408 F2d 973 Dobbins v. United States
408 F.2d 973
Vance A. DOBBINS, Jr., and Jerry Calvin Smith, Appellants,
UNITED STATES of America, Appellee.
United States Court of Appeals Fifth Circuit.
March 12, 1969
Rehearing Denied April 9, 1969.
Harold H. Gearinger, Gearinger & Vineyard, Chattanooga, Tenn., for appellants.
Edward Boardman, U.S. Atty., Robert B. McGowan, Asst. U.S. Atty., Robert H. MacKenzie, Sp. Asst. U.S. Atty., Tampa, Fla., for appellee.
Before PHILLIPS,1 BELL and MORGAN, Circuit Judges.
This is an appeal by Vance A. Dobbins, Jr., and Jerry C. Smith from a jury conviction of having violated 18 U.S.C. 2315. The crime involved is the receiving and concealing more than $5,000.00 in stolen goods, which goods constitute interstate commerce, and knowing the same to have been stolen. The goods are rare coins which had been stolen from a coin collector named Anderson in Chattanooga, Tennessee, in December, 1966. The estimated value of the coins was $225,000.00, including 189 rolls of one-cent pieces with a market value in excess of $41,000.00.
Bernhard Gould, a coin dealer in Sarasota, Florida, stated under oath that coins of the same description as that of the stolen coins were presented to him by the defendants. Some of the rolls of coins that defendants attempted to sell had Anderson's name written thereon. However, no sale was consummated. Additionally, Edward Brody, a Rossville, Georgia, jeweler, who had been previously convicted of his part in the same crime, testified that Dobbins stated the coins had previously been in Florida, that the asking price for the coins was $40,000.00, and that the coins he saw matched the coins stolen from Anderson in several particulars. As a defense, Dobbins took the stand to deny the statements made by the witnesses for the prosecution. Smith did not testify.

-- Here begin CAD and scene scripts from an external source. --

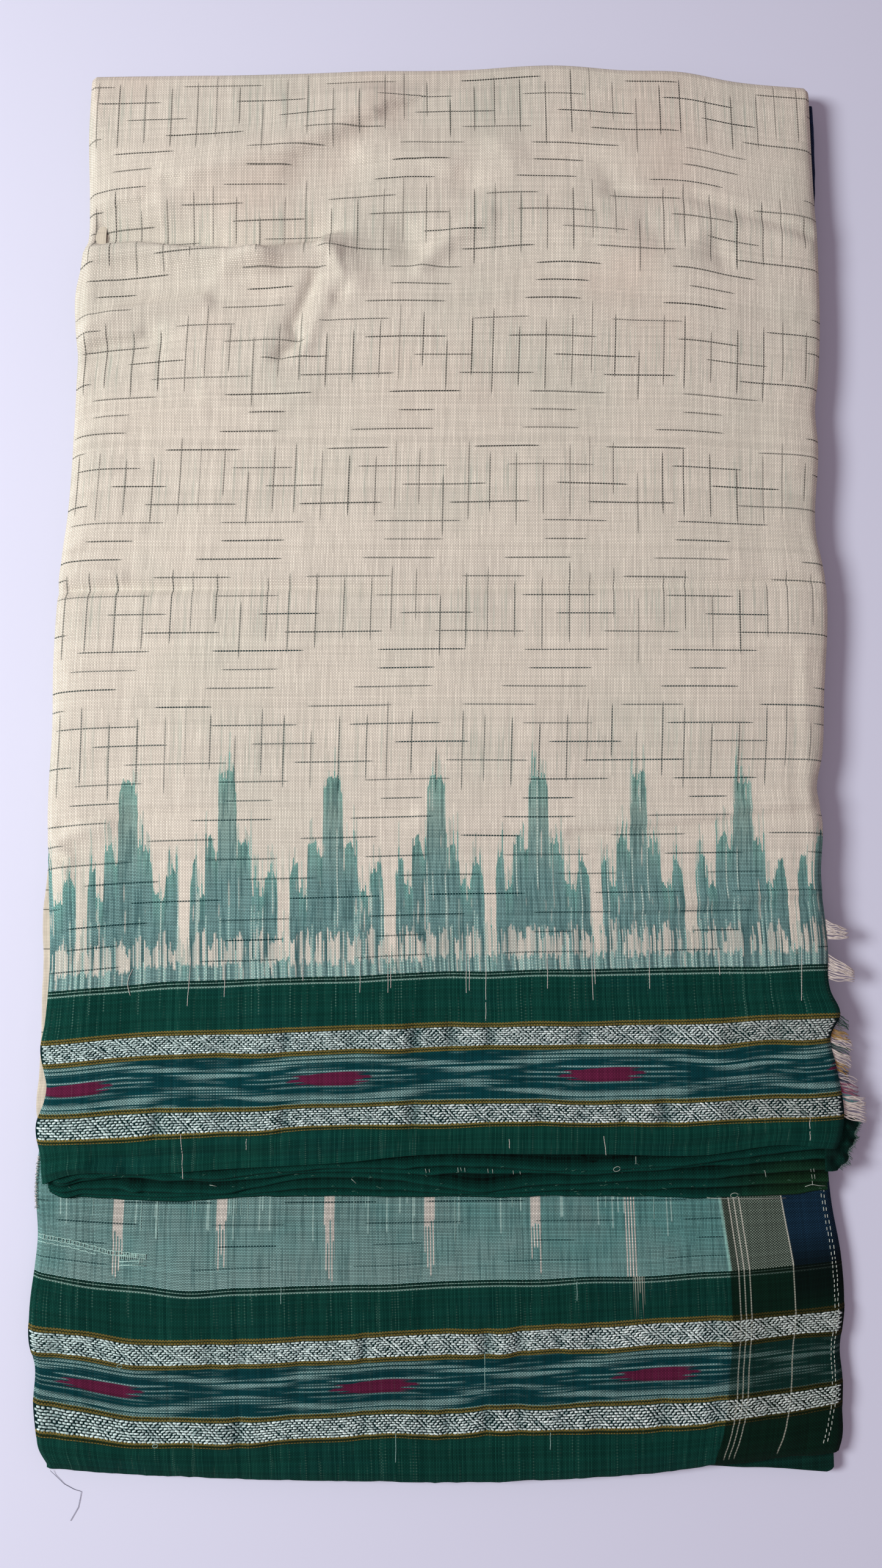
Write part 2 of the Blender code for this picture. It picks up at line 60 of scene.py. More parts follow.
BORDER = 82.5
LOWER_LENGTH = 154.5
DOBBY_BANDS = ((20.2, 26.9), (52.3, 59.3))  # the raised floats, as distances from the selvedge
BAND_MIDDLE = 39.6  # the middle of the ikat band between them

# How far each edge stands outside half the pack's width: y, out
LEFT_UPPER = (
    (313, -3.2), (293, -2.8), (238, -3.8), (227, -2.2), (217, 0.2), (182, -1.1), (135, -0.9),
    (103, 0.4), (80, 2.5), (33, 4.3), (2, 3.6), (-25, 4.2), (-62, 2.7), (-106, 0.7), (-128, 1.8),
    (-140, 3.2), (-148, 1.6), (-155, 0.0), (-161, 0.8), (-170, 3.8), (-185, 1.4), (-195, 0.5),
)
RIGHT_UPPER = (
    (313, 1.6), (266, 2.5), (235, 3.6), (169, 1.5), (158, 0.1), (139, 0.9), (94, -1.1), (78, 1.8),
    (18, -0.1), (-6, -1.6), (-23, -4.7), (-36, -2.6), (-61, -3.9), (-93, -1.9), (-113, -1.2),
    (-123, 2.8), (-132, -1.8), (-145, 0.2), (-157, 2.2), (-172, 2.5), (-184, -1.5),
)
LEFT_LOWER = (
    (-166, 3.0), (-199, 5.2), (-221, 3.6), (-232, 4.4), (-251, 6.0), (-263, 5.5), (-272, 2.8),
    (-288, 2.7), (-299, 1.2), (-308, -0.7), (-313, -4.0),
)
RIGHT_LOWER = (
    (-166, -3.0), (-205, -1.2), (-229, 2.4), (-250, 3.0), (-268, 0.5), (-278, 1.3), (-291, 0.8),
    (-305, 0.2), (-310, -1.5),
)
# The far fold and the top cloth's own selvedge: x, y
FAR_FOLD = (
    (-172, 311.0), (-110, 313.0), (-42, 315.6), (6, 318.1), (52, 321.5), (82, 319.6), (111, 319.2),
    (136, 314.7), (174, 311.6),
)
TOP_FRONT = (
    (-172, -196.0), (-164, -192.8), (-125, -191.1), (-86, -188.6), (-47, -186.6), (-7, -182.7),
    (32, -182.3), (72, -182.8), (112, -183.3), (152, -179.0), (172, -181.3),
)
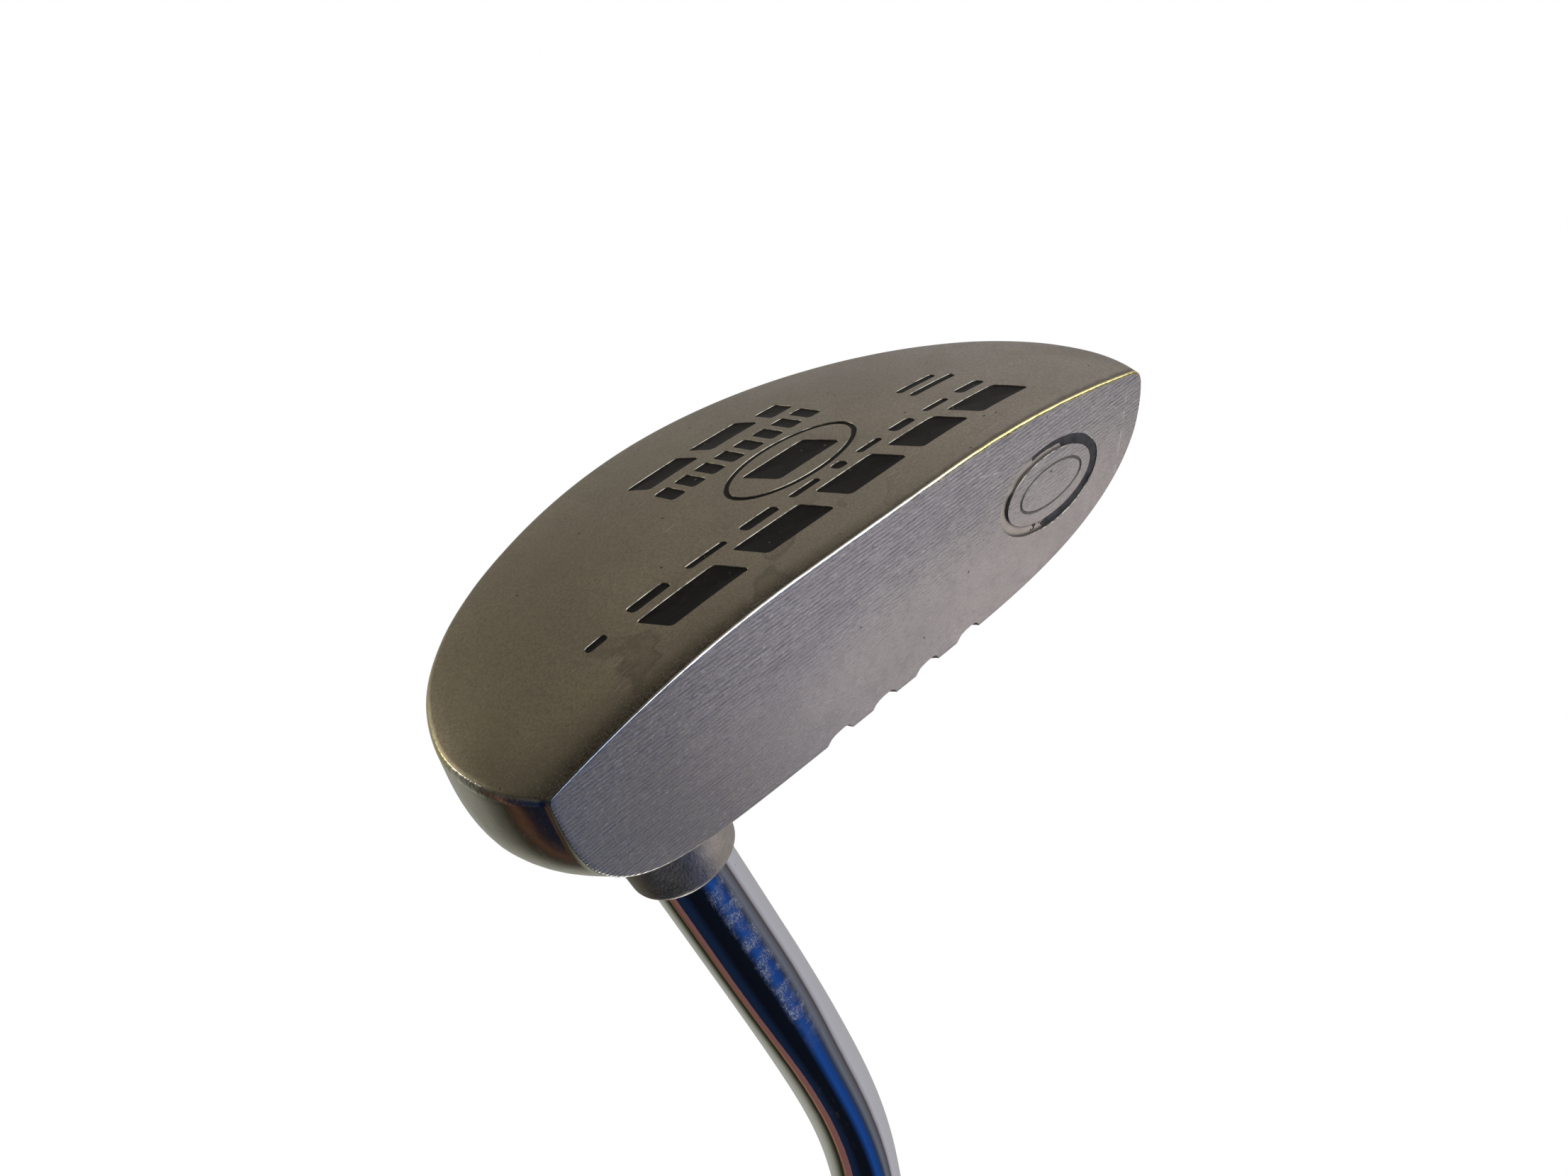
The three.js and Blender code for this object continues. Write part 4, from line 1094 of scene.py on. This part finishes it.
# one object holds every cutter, so the head is cut once
for ob in bpy.context.selected_objects:
    ob.select_set(False)
with bpy.context.temp_override(active_object=cutters[0], selected_editable_objects=cutters,
                               selected_objects=cutters):
    bpy.ops.object.join()
boolean(head, cutters[0], "DIFFERENCE")
restore_normals(head.data)
head.data.update()
install(head, "head")

# ---------------------------------------------------------------- paint fills
FILL_GROW = -0.015                      # inset that sinks the fill's sides into the cut's walls
FILL_FLOOR = MARK_DEPTH - 0.02


def add_fill(name, skin, mat):
    ob = solid("fill_" + name, skin, [mat], angle=45)
    install(ob, "paint_" + name)
    return ob


def bar_fill(name, *mark):
    """A fill whose top sags a little between the walls of its cut."""
    shrink = min(1.0, min(mark[2:4]) / 1.2)         # narrow bars sag within a narrower margin
    rows = [(FILL_FLOOR, FILL_GROW), (0.075, FILL_GROW), (0.105, 0.10 * shrink),
            (0.125, 0.22 * shrink)]
    rings = [on_sole(bar_outline(*mark, inset), depth) for depth, inset in rows]
    return add_fill(name, loft(rings), PAINT)


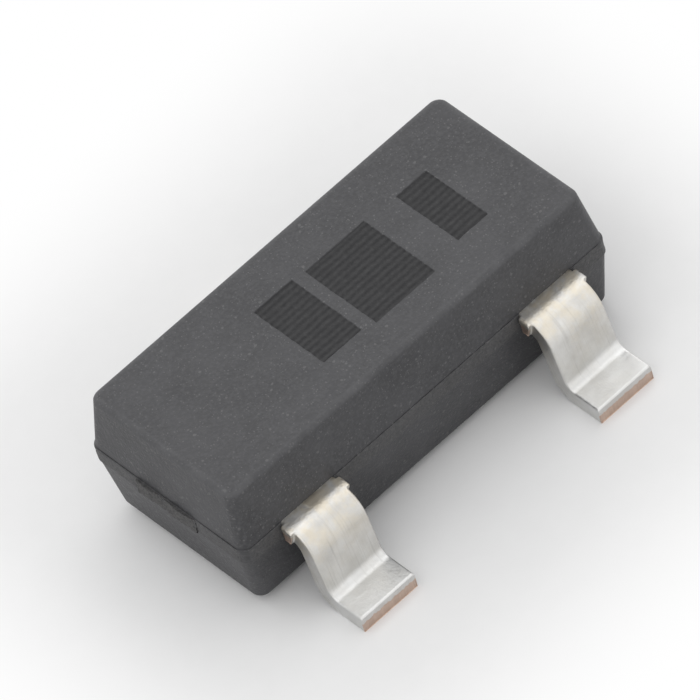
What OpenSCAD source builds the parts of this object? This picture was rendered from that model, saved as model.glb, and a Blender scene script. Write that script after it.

Both Dobbins and Smith allege various errors committed by the trial Court, none of which are well taken. As to the allegation that the comments of the judge were prejudicial, we dismiss such claim as spurious on its face. The trial Court did not abuse its discretion to direct the trial in an orderly manner. Hellman v. United States, 339 F.2d 36 (5 Cir., 1964). Moreover, a review of the record reveals ample evidence to support a denial of a motion for a directed verdict (i.e. judgment) of acquittal. The facts outlined above need not be restated. Jones v. United States, 391 F.2d 273 (5 Cir., 1968).
The third contention that it was erroneous to admit Edward Brody's testimony is equally groundless. Such testimony had a proper place in the trial.
The decision of the District Court is affirmed as to all issues presented on appeal.